Electron-Photon Spatial Entanglement in Coherent Cathodoluminescence

Electron-photon quantum entanglement in an electron microscope paves the way for a new quantum platform, enabling the integration of quantum functionalities into electron microscopy and opening opportunities for quantum imaging and quantum sensing at the nanoscale. To realize such a platform, it is crucial to understand the degree and nature of electron-photon entanglement in cathodoluminescence (CL). However, its dependence on electron-beam properties, particularly transverse coherence, remains unclear.

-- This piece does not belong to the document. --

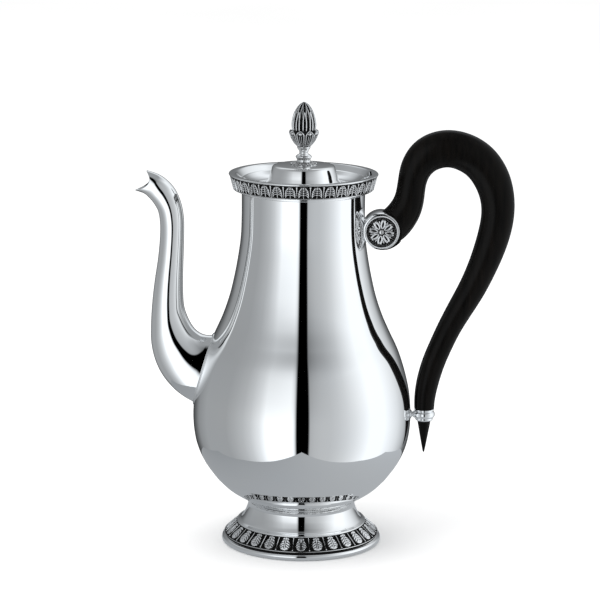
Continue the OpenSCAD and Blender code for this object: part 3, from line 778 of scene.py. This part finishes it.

Here, we present a theoretical framework describing the quantum state of an electron-photon pair generated in coherent CL, specifically for transition radiation. By expressing the scattered state directly via the luminescence spectrum, we evaluate the entanglement using both subsystem purity and an Einstein-Podolsky-Rosen-type criterion. These two measures enable a clear distinction between wave-like, particle-like, and classical regimes in terms of spatial and momentum entanglement in the electron-photon system. Our analysis identifies the roles of the electron's transverse and longitudinal coherence, as well as the photon's spectral width, and reveals the conditions under which strong spatial entanglement emerges. This unified perspective clarifies the nature of electron-photon quantum correlations in coherent CL, leading to quantum-enabled functionalities in electron microscopy.